## Material
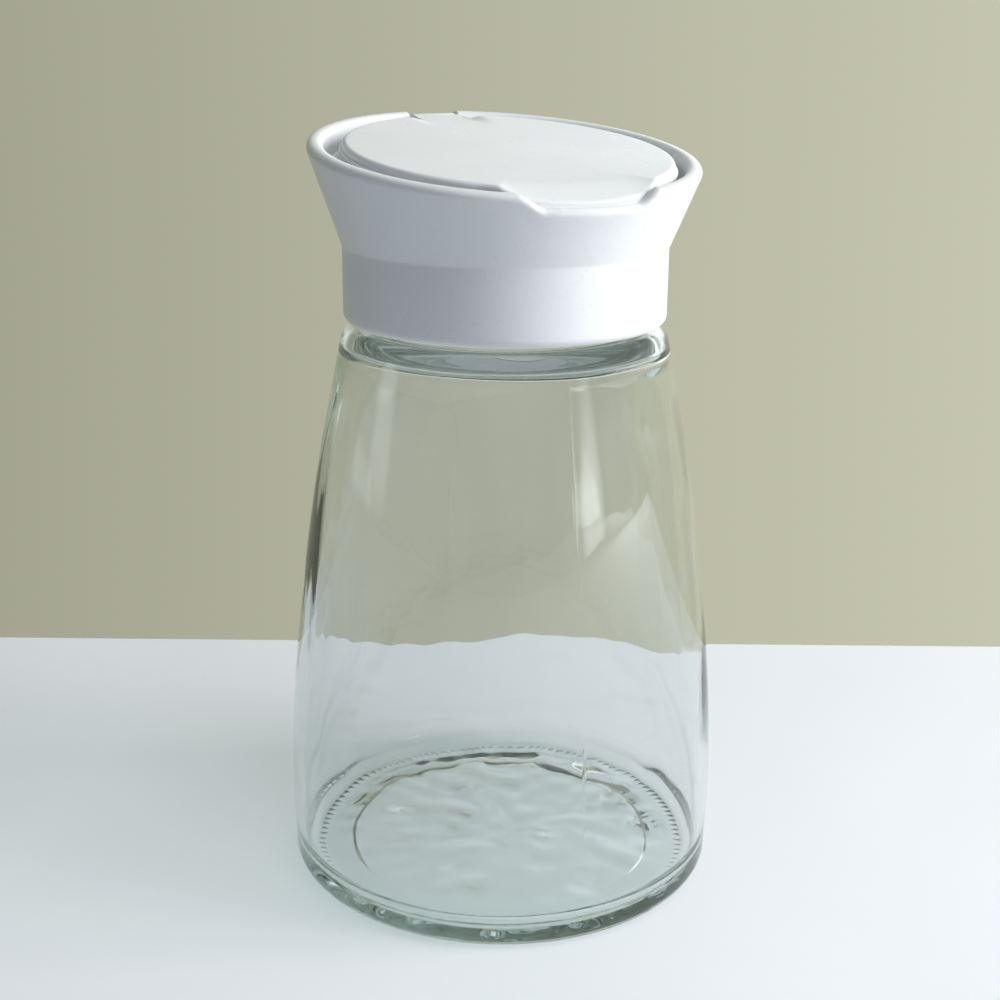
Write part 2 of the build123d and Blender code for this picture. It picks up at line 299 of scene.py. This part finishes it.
full_turn = 2 * math.pi
thread_low = 103.4
thread_start = shoulder_height + 4.6
thread_pitch = 4.2
thread_end = 1.25 * full_turn
thread_runout = 0.25
thread_depth = 1.15
thread_crest = 0.5
thread_foot = 1.1
seam_bearing = math.radians(85)
seam_reach = 0.09
seam_depth = 0.025
seam_ends = (1, 99)
knurl_ring = (33.8, 35.3)
knurl_depth = 0.30
knurl_every = 3
wave_top = 97
wave_drift = 0.35
drift_size = 30.0
wave_ribs = 0.16
rib_size = 5.0
wave_sway = 0.021
sway_middle = 50
sway_turn = 0.42
floor_waves = ((0.60, 4.5, 7.0), (0.45, 13.0, 3.0))

glass_colour = (0.94, 0.952, 0.957, 1)
glass_body = (0.59, 0.685, 0.66, 1)
glass_density = 42.0
glass_shadow = (0.955, 0.97, 0.965, 1)


def corner(bm, vert, radius, segments):
    """Rounds one corner of an outline to a radius."""
    one, two = (edge.other_vert(vert).co - vert.co for edge in vert.link_edges)
    reach = radius * math.tan((math.pi - one.angle(two)) / 2)
    bmesh.ops.bevel(
        bm,
        geom=[vert],
        offset=reach,
        offset_type="OFFSET",
        affect="VERTICES",
        segments=segments,
        profile=0.5,
        material=-1,
    )


def draw(bm, stations, last=None):
    """Adds a run of outline points, radius and height, and joins them to the point before."""
    for radius, height in stations:
        vert = bm.verts.new((radius, 0, height))
        if last:
            bm.edges.new((last, vert))
        last = vert
    return last


def curve_stations(spans, steps):
    """Points along a side that is drawn in cubic spans."""
    stations = []
    for span in spans:
        knots = [Vector((radius, 0, height)) for radius, height in span]
        run = geometry.interpolate_bezier(*knots, steps)
        stations += [(point.x, point.z) for point in run[1 if stations else 0 :]]
    return stations


def divide(bm, inner, outer, low, high, cuts):
    """Puts points on an outline's long straight runs between two radii and two heights."""
    runs = [
        edge
        for edge in bm.edges
        if edge.calc_length() > 2
        and all(inner <= v.co.x <= outer and low <= v.co.z <= high for v in edge.verts)
    ]
    bmesh.ops.subdivide_edges(bm, edges=runs, cuts=cuts)


def spin_round(bm, steps):
    """Spins an outline about the upright axis: a quarter first, then its three copies."""
    quarter = math.pi / 2
    bmesh.ops.spin(
        bm,
        geom=bm.verts[:] + bm.edges[:],
        cent=(0, 0, 0),
        axis=(0, 0, 1),
        angle=quarter,
        steps=steps // 4,
        use_merge=False,
    )
    first = bm.verts[:] + bm.edges[:] + bm.faces[:]
    for turns in (1, 2, 3):
        copied = bmesh.ops.duplicate(bm, geom=first)["geom"]
        bmesh.ops.rotate(
            bm,
            cent=(0, 0, 0),
            matrix=Matrix.Rotation(turns * quarter, 3, "Z"),
            verts=[item for item in copied if isinstance(item, bmesh.types.BMVert)],
        )
    bmesh.ops.remove_doubles(bm, verts=bm.verts, dist=0.0005)
    bmesh.ops.recalc_face_normals(bm, faces=bm.faces)


def ramp(value, low, high):
    """Climbs straight from 0 at low to 1 at high."""
    return min(1.0, max(0.0, (value - low) / (high - low)))


def to_metres(bm):
    """Turns the faces outwards and brings a shape drawn in millimetres to metres."""
    bmesh.ops.recalc_face_normals(bm, faces=bm.faces)
    bmesh.ops.scale(bm, vec=(0.001, 0.001, 0.001), verts=bm.verts)


bm = bmesh.new()
punt_edge = draw(bm, [(0, punt_depth), (punt_radius, punt_depth)])
punt_foot = draw(bm, [(punt_radius + punt_slope, punt_step)], punt_edge)
ring_inner = draw(bm, [(foot_radius - ring_width, 0)], punt_foot)
ring_outer = draw(bm, [(heel_radius, 0)], ring_inner)
side_end = draw(bm, curve_stations(outer_side, 14)[1:], ring_outer)
shoulder = draw(bm, [(shoulder_radius, shoulder_height)], side_end)
bead_low = draw(bm, [(neck_radius + bead_stand, shoulder_height)], shoulder)
bead_top = draw(bm, [(neck_radius + bead_stand, shoulder_height + bead_height)], bead_low)
neck_low = draw(bm, [(neck_radius, shoulder_height + neck_foot)], bead_top)
mouth_outer = draw(bm, [(neck_radius, mouth_height)], neck_low)
mouth_inner = draw(bm, [(mouth_radius, mouth_height)], mouth_outer)
throat_low = draw(bm, [(mouth_radius, under_height)], mouth_inner)
under_shoulder = draw(bm, [(under_radius, under_height)], throat_low)
inner_end = draw(bm, curve_stations(inner_side, 12), under_shoulder)
floor_corner = draw(bm, [(floor_radius, floor_height)], inner_end)
draw(bm, [(0, floor_height)], floor_corner)
for vert, radius, segments in (
    (punt_edge, 0.4, 3),
    (punt_foot, 0.5, 3),
    (ring_inner, 1.0, 4),
    (ring_outer, 2.98, 9),
    (shoulder, 3.2, 10),
    (bead_low, 0.6, 4),
    (bead_top, 0.4, 3),
    (neck_low, 0.4, 3),
    (mouth_outer, 0.7, 4),
    (mouth_inner, 0.7, 4),
    (throat_low, 2.2, 8),
    (under_shoulder, 2.6, 8),
    (floor_corner, 4.2, 12),
):
    corner(bm, vert, radius, segments)
divide(bm, neck_radius - 0.1, neck_radius + 0.1, thread_low, mouth_height - 0.6, 30)
divide(bm, -1, 34, floor_height - 0.1, floor_height + 0.1, 18)
divide(bm, -1, punt_radius, punt_depth - 0.1, punt_depth + 0.1, 8)
divide(bm, 33, 37, -0.01, 0.01, 4)

# The outline is walked from the hollow's middle over the mouth to the floor's middle, so that each
# point of the spun jar can be told to be on the outer or the inner side of the glass.
outline = kdtree.KDTree(len(bm.verts))
is_inner = []
past_mouth = False
here, came = min(bm.verts, key=lambda vert: (vert.co.x, vert.co.z)), None
while here:
    on_mouth = here.co.z > mouth_height - 0.01
    past_mouth = past_mouth or on_mouth and here.co.x < (mouth_radius + neck_radius) / 2
    outline.insert(here.co, len(is_inner))
    is_inner.append(past_mouth)
    came = next((edge for edge in here.link_edges if edge is not came), None)
    here = came.other_vert(here) if came else None
outline.balance()
spin_round(bm, jar_steps)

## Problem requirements
Extract the lines above, from the first one through the one containing "return stations", and return only those, unchanged.

## Task solution
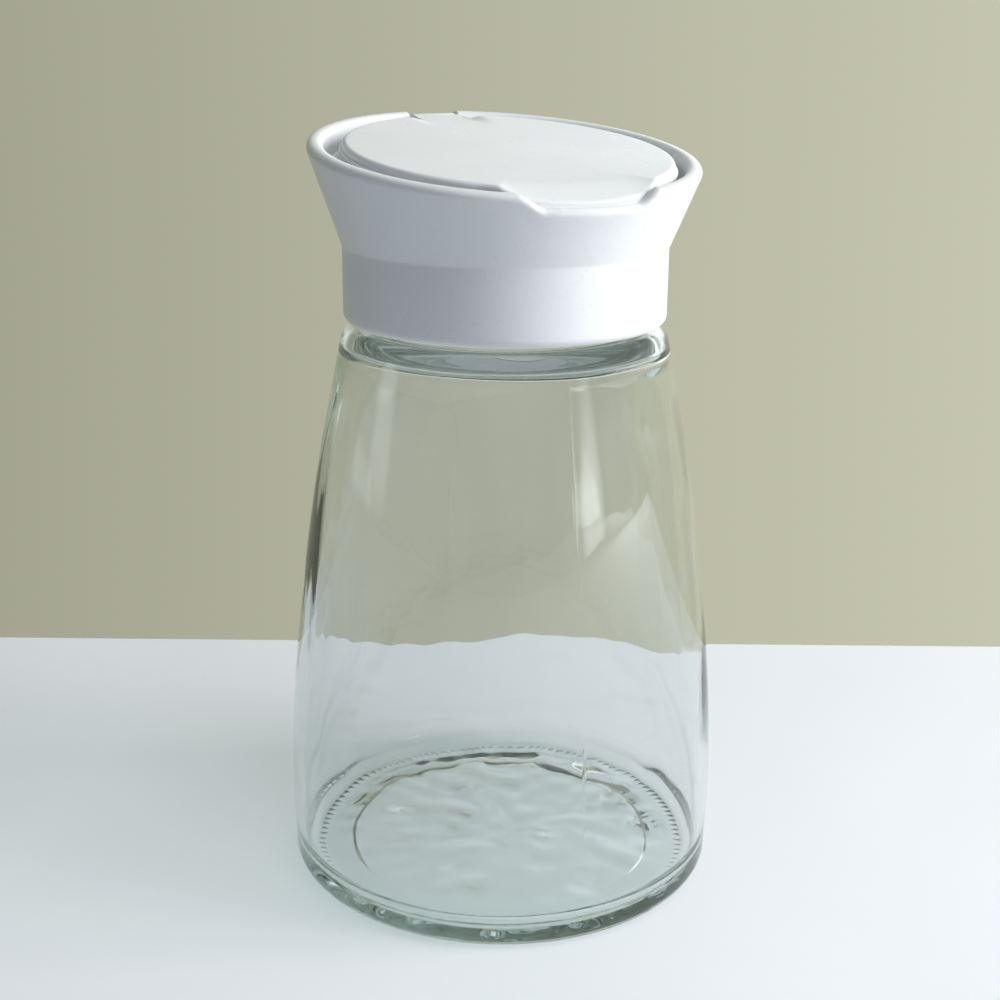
Write part 2 of the build123d and Blender code for this picture. It picks up at line 299 of scene.py. This part finishes it.
full_turn = 2 * math.pi
thread_low = 103.4
thread_start = shoulder_height + 4.6
thread_pitch = 4.2
thread_end = 1.25 * full_turn
thread_runout = 0.25
thread_depth = 1.15
thread_crest = 0.5
thread_foot = 1.1
seam_bearing = math.radians(85)
seam_reach = 0.09
seam_depth = 0.025
seam_ends = (1, 99)
knurl_ring = (33.8, 35.3)
knurl_depth = 0.30
knurl_every = 3
wave_top = 97
wave_drift = 0.35
drift_size = 30.0
wave_ribs = 0.16
rib_size = 5.0
wave_sway = 0.021
sway_middle = 50
sway_turn = 0.42
floor_waves = ((0.60, 4.5, 7.0), (0.45, 13.0, 3.0))

glass_colour = (0.94, 0.952, 0.957, 1)
glass_body = (0.59, 0.685, 0.66, 1)
glass_density = 42.0
glass_shadow = (0.955, 0.97, 0.965, 1)


def corner(bm, vert, radius, segments):
    """Rounds one corner of an outline to a radius."""
    one, two = (edge.other_vert(vert).co - vert.co for edge in vert.link_edges)
    reach = radius * math.tan((math.pi - one.angle(two)) / 2)
    bmesh.ops.bevel(
        bm,
        geom=[vert],
        offset=reach,
        offset_type="OFFSET",
        affect="VERTICES",
        segments=segments,
        profile=0.5,
        material=-1,
    )


def draw(bm, stations, last=None):
    """Adds a run of outline points, radius and height, and joins them to the point before."""
    for radius, height in stations:
        vert = bm.verts.new((radius, 0, height))
        if last:
            bm.edges.new((last, vert))
        last = vert
    return last


def curve_stations(spans, steps):
    """Points along a side that is drawn in cubic spans."""
    stations = []
    for span in spans:
        knots = [Vector((radius, 0, height)) for radius, height in span]
        run = geometry.interpolate_bezier(*knots, steps)
        stations += [(point.x, point.z) for point in run[1 if stations else 0 :]]
    return stations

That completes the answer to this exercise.